说到“命运”,便又涉及两人思想之间的另一重要差异。圭恰迪尼生性谨慎,正如他在《关于佛罗伦萨政府的对话》中所言:“国家的统治者必须是极审慎的人,以极大的警惕随时留意最微小的变故,斟酌每一种可能的结果,以便将其消弭于端倪,并尽可能排除偶然因素和命运的力量。”这让我们想起“审慎是政治的第一美德”这一著名的保守主义信条。从《格言集》中,我们也随处可见小心提防人生各种不测的言论。这样一种性情,使他不可能像生猛的马基雅维里那样喜欢把话说绝。
在圭恰迪尼看来,政治家的可贵之处不是对抗命运,而是善于观察事变,顺势而为。他总是强调运气不受人力所左右,你若生在一个颓败的社会,也只能自认倒霉。他甚至认为好运气易于让人变得骄狂乃至邪恶,所以还是放低身段做人为宜。马基雅维里刚好相反,他将命运比作可以征服的“女神”,只要你表现出足够的男子气概,得到她的青睐也并非难事。圭恰迪尼的理想人物,是对症下药的医生,他甚至认为“崇拜权力,便无任何尊严可言”;马基雅维里心目中的英雄,却是敢于当机立断,心狠手辣的博尔贾。不过时常被人忽略的一点是,博尔贾的成功,也是政治史上权力最为短命的一个案例。
马基雅维里这种敢于挑战命运的气概,他的平民情结,他对强势领袖的渴望,对于近代民族国家的崛起来说是意味深长的,当然也很投后人的脾气,尽管他本人对此未必有清醒的预感。

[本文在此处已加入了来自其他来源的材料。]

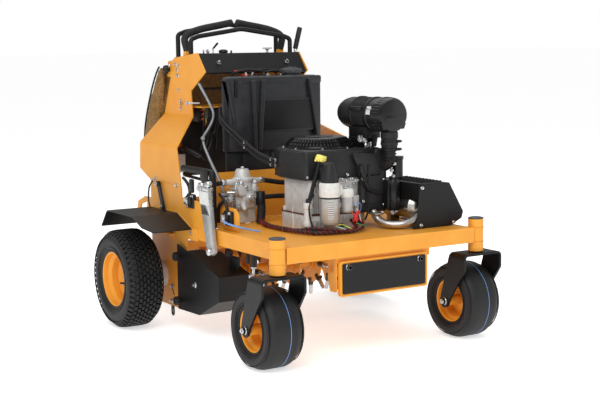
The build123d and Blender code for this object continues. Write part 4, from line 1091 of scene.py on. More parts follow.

因为自那时以来,人们越来越厌恶等级森严的社会,日益不喜欢审慎,也更不甘于受天命的摆布了。现代民族国家的出现逐渐消蚀了中间阶层——即圭恰迪尼所说的“显贵”(ottimati)——屏障集权趋势的功能,而以绝对专制主义的面貌兴起,这似乎表明历史并没有按圭恰迪尼的愿望前行,而是更接近于马基雅维里的理想。
不过,我们也不必轻言圭恰迪尼只是一个末路英雄。在那个正发生深刻变化的不确定年代,他像马基雅维里一样,也面对寡头或共和、民主或专制的不同选项,他倾向于在利益和习俗形成的既有格局中对政体的优劣加以判断和权衡,若以一时陷入危境的政局而论,这未必最优,却并非没有深厚的传统与后学。“非常政治”需要政治家的决断力乃至雄才大略,但它终归是为建立或恢复“正常政治”服务的,不然它自身便毫无价值可言;此时审慎或可搁置于一旁,但为制度建设的长远计,却是万万不可忘却的。
从波里比阿所观察的罗马,到威尼斯的贵族政体,再到今天所谓的复合共和制,维持均衡的艺术,行事收敛的审慎精神,在政治世界尤其是“正常政治”的环境下,始终作为一股稳健的力量发挥着强大作用。认为历史中有某种特定趋势的进步主义单线思维,对于判断圭恰迪尼的价值是不适用的。政治的首要功能不是明是非,辨真伪,而是建立规则,消弭冲突;不是不惜一切达到某个目标,而是把目标的选择权留给社会。一些更为尊重社会自身的传统习俗与演进,政治行动中更讲究分寸,严守群己权界以防权力过度扩张的社会,毕竟取得了更大的稳定性。